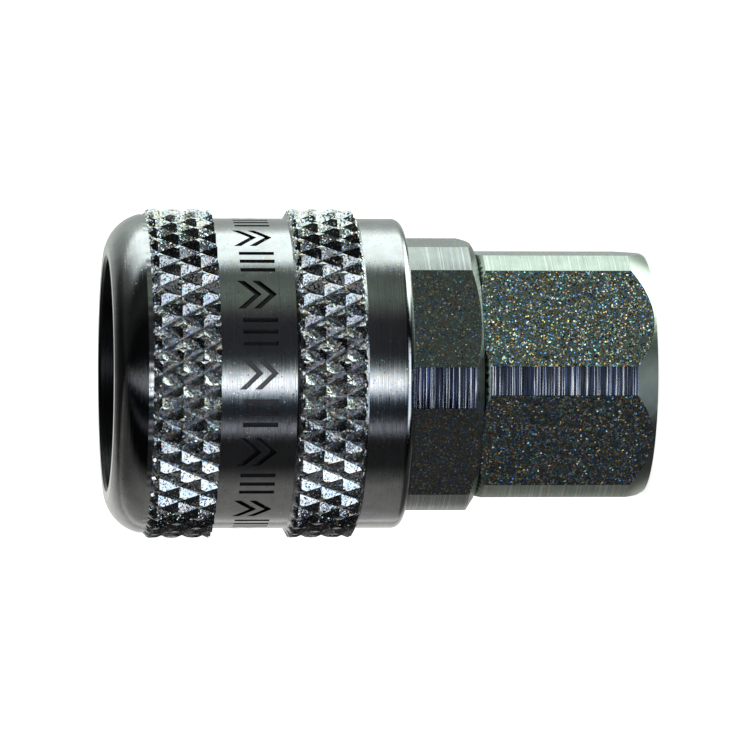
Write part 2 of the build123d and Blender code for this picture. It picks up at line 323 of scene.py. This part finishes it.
def plated(name, colour, roughness=(0.05, 0.2), turning=0.0, grain=0.0, facets=(0.1, 0.0, 0.0), tint=0.0,
           strips_above=None):
    """Bright plated steel: turning lines, a fine grain, and tinted facets (size, tilt, share of the area).

    strips_above is the radius in millimetres beyond which a hexagon's corners are turned;
    the turning lines then stay on the corners, and the facets on the flats. The corner facing the camera
    takes the streak colours strongly: a painted highlight with painted dark lines.
    """
    material, nodes = new_material(name)
    shader = nodes.add("ShaderNodeBsdfPrincipled")
    shader.inputs["Metallic"].default_value = 1.0
    lines = turning_lines(nodes, 5.0)
    mottle = noise(nodes, 900, detail=3.0).outputs["Fac"]
    faceted, cell_colour, here = sparkle(nodes, *facets)
    tone = nodes.shades(mottle, colour, 0.9, 1.1)
    tinted = nodes.add("ShaderNodeMix", data_type="RGBA")
    nodes.link(tone, tinted.inputs["A"])
    nodes.link(cell_colour, tinted.inputs["B"])
    low, high = roughness
    if strips_above:
        place = nodes.add("ShaderNodeSeparateXYZ")
        nodes.link(nodes.add("ShaderNodeTexCoord").outputs["Object"], place.inputs[0])
        x, y, z = place.outputs
        radius = nodes.math("SQRT", nodes.math("MULTIPLY_ADD", x, x, nodes.math("MULTIPLY", y, y)))
        turned = nodes.math("GREATER_THAN", radius, (strips_above - 0.02) * MM)
        flat = nodes.math("SUBTRACT", 1.0, turned)
        lines = nodes.math("MULTIPLY_ADD", nodes.math("SUBTRACT", lines, 0.5), turned, 0.5)
        base = nodes.math("MULTIPLY_ADD", turned, low - high, high)
        rough = nodes.math("MULTIPLY_ADD", nodes.math("SUBTRACT", lines, 0.5), 0.3, base, clamp=True)
        level = nodes.add("ShaderNodeSeparateXYZ")
        nodes.link(nodes.add("ShaderNodeNewGeometry").outputs["Normal"], level.inputs[0])
        upright = nodes.math("LESS_THAN", nodes.math("ABSOLUTE", level.outputs[2]), 0.1)
        outside = nodes.math("GREATER_THAN", radius, INNERMOST_FLAT * strips_above * MM)
        sparkling = nodes.math("MULTIPLY", nodes.math("MULTIPLY", flat, outside), upright)
        here = nodes.math("MULTIPLY", here, sparkling)
        # The corner facing the camera, which takes the streak colours strongly as a painted highlight.
        front = nodes.math("LESS_THAN", y, -FRONT_CORNER * strips_above * MM)
        streak_and_highlight_share = nodes.math("MULTIPLY", turned, nodes.math("MULTIPLY_ADD", front, 0.75, 0.2))
        streaks_and_painted_highlight = nodes.add("ShaderNodeMix", data_type="RGBA")
        nodes.link(streak_and_highlight_share, streaks_and_painted_highlight.inputs["Factor"])
        nodes.link(tone, streaks_and_painted_highlight.inputs["A"])
        nodes.link(nodes.ramp(lines, TURNING_AND_PAINTED_HIGHLIGHT_STREAKS), streaks_and_painted_highlight.inputs["B"])
        nodes.link(streaks_and_painted_highlight.outputs["Result"], tinted.inputs["A"])
        mixed = nodes.add("ShaderNodeMix", data_type="VECTOR")
        nodes.link(sparkling, mixed.inputs["Factor"])
        nodes.link(nodes.add("ShaderNodeNewGeometry").outputs["Normal"], mixed.inputs["A"])
        nodes.link(faceted, mixed.inputs["B"])
        faceted = mixed.outputs["Result"]
    else:
        rough = nodes.ramp(lines, [(0.35, low), (0.65, high)])
    nodes.link(nodes.math("MULTIPLY", here, tint), tinted.inputs["Factor"])
    nodes.link(tinted.outputs["Result"], shader.inputs["Base Color"])
    nodes.link(rough, shader.inputs["Roughness"])
    height = nodes.math("MULTIPLY", lines, turning)
    height = nodes.math("MULTIPLY_ADD", mottle, grain, height)
    bump = nodes.add("ShaderNodeBump")
    bump.inputs["Distance"].default_value = 1e-5
    nodes.link(height, bump.inputs["Height"])
    nodes.link(faceted, bump.inputs["Normal"])
    nodes.link(bump.outputs[0], shader.inputs["Normal"])
    nodes.finish(shader)
    return material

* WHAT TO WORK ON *
Your task is to repeat the data exactly, with nothing left out.

* SOLUTION TO THE PROBLEM *
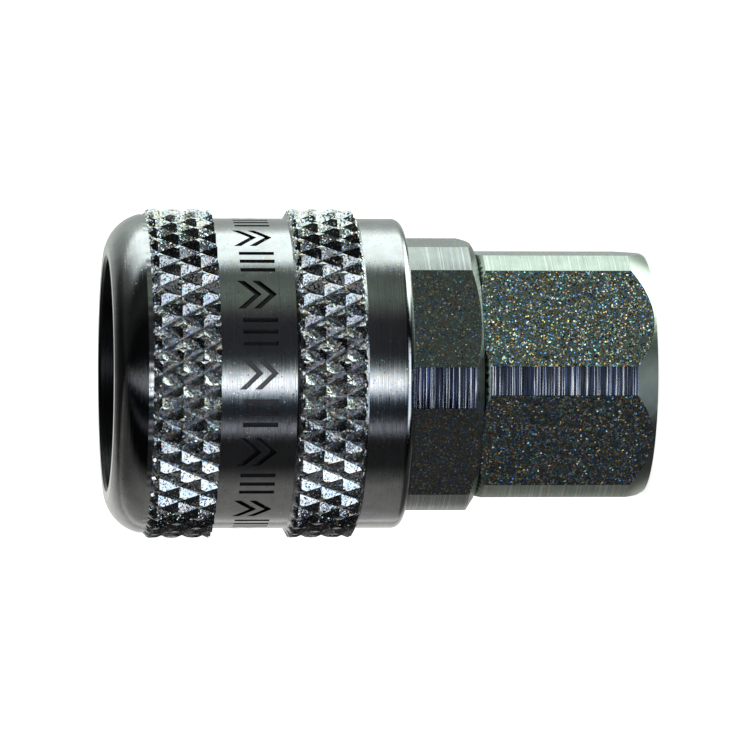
Write part 2 of the build123d and Blender code for this picture. It picks up at line 323 of scene.py. This part finishes it.
def plated(name, colour, roughness=(0.05, 0.2), turning=0.0, grain=0.0, facets=(0.1, 0.0, 0.0), tint=0.0,
           strips_above=None):
    """Bright plated steel: turning lines, a fine grain, and tinted facets (size, tilt, share of the area).

    strips_above is the radius in millimetres beyond which a hexagon's corners are turned;
    the turning lines then stay on the corners, and the facets on the flats. The corner facing the camera
    takes the streak colours strongly: a painted highlight with painted dark lines.
    """
    material, nodes = new_material(name)
    shader = nodes.add("ShaderNodeBsdfPrincipled")
    shader.inputs["Metallic"].default_value = 1.0
    lines = turning_lines(nodes, 5.0)
    mottle = noise(nodes, 900, detail=3.0).outputs["Fac"]
    faceted, cell_colour, here = sparkle(nodes, *facets)
    tone = nodes.shades(mottle, colour, 0.9, 1.1)
    tinted = nodes.add("ShaderNodeMix", data_type="RGBA")
    nodes.link(tone, tinted.inputs["A"])
    nodes.link(cell_colour, tinted.inputs["B"])
    low, high = roughness
    if strips_above:
        place = nodes.add("ShaderNodeSeparateXYZ")
        nodes.link(nodes.add("ShaderNodeTexCoord").outputs["Object"], place.inputs[0])
        x, y, z = place.outputs
        radius = nodes.math("SQRT", nodes.math("MULTIPLY_ADD", x, x, nodes.math("MULTIPLY", y, y)))
        turned = nodes.math("GREATER_THAN", radius, (strips_above - 0.02) * MM)
        flat = nodes.math("SUBTRACT", 1.0, turned)
        lines = nodes.math("MULTIPLY_ADD", nodes.math("SUBTRACT", lines, 0.5), turned, 0.5)
        base = nodes.math("MULTIPLY_ADD", turned, low - high, high)
        rough = nodes.math("MULTIPLY_ADD", nodes.math("SUBTRACT", lines, 0.5), 0.3, base, clamp=True)
        level = nodes.add("ShaderNodeSeparateXYZ")
        nodes.link(nodes.add("ShaderNodeNewGeometry").outputs["Normal"], level.inputs[0])
        upright = nodes.math("LESS_THAN", nodes.math("ABSOLUTE", level.outputs[2]), 0.1)
        outside = nodes.math("GREATER_THAN", radius, INNERMOST_FLAT * strips_above * MM)
        sparkling = nodes.math("MULTIPLY", nodes.math("MULTIPLY", flat, outside), upright)
        here = nodes.math("MULTIPLY", here, sparkling)
        # The corner facing the camera, which takes the streak colours strongly as a painted highlight.
        front = nodes.math("LESS_THAN", y, -FRONT_CORNER * strips_above * MM)
        streak_and_highlight_share = nodes.math("MULTIPLY", turned, nodes.math("MULTIPLY_ADD", front, 0.75, 0.2))
        streaks_and_painted_highlight = nodes.add("ShaderNodeMix", data_type="RGBA")
        nodes.link(streak_and_highlight_share, streaks_and_painted_highlight.inputs["Factor"])
        nodes.link(tone, streaks_and_painted_highlight.inputs["A"])
        nodes.link(nodes.ramp(lines, TURNING_AND_PAINTED_HIGHLIGHT_STREAKS), streaks_and_painted_highlight.inputs["B"])
        nodes.link(streaks_and_painted_highlight.outputs["Result"], tinted.inputs["A"])
        mixed = nodes.add("ShaderNodeMix", data_type="VECTOR")
        nodes.link(sparkling, mixed.inputs["Factor"])
        nodes.link(nodes.add("ShaderNodeNewGeometry").outputs["Normal"], mixed.inputs["A"])
        nodes.link(faceted, mixed.inputs["B"])
        faceted = mixed.outputs["Result"]
    else:
        rough = nodes.ramp(lines, [(0.35, low), (0.65, high)])
    nodes.link(nodes.math("MULTIPLY", here, tint), tinted.inputs["Factor"])
    nodes.link(tinted.outputs["Result"], shader.inputs["Base Color"])
    nodes.link(rough, shader.inputs["Roughness"])
    height = nodes.math("MULTIPLY", lines, turning)
    height = nodes.math("MULTIPLY_ADD", mottle, grain, height)
    bump = nodes.add("ShaderNodeBump")
    bump.inputs["Distance"].default_value = 1e-5
    nodes.link(height, bump.inputs["Height"])
    nodes.link(faceted, bump.inputs["Normal"])
    nodes.link(bump.outputs[0], shader.inputs["Normal"])
    nodes.finish(shader)
    return material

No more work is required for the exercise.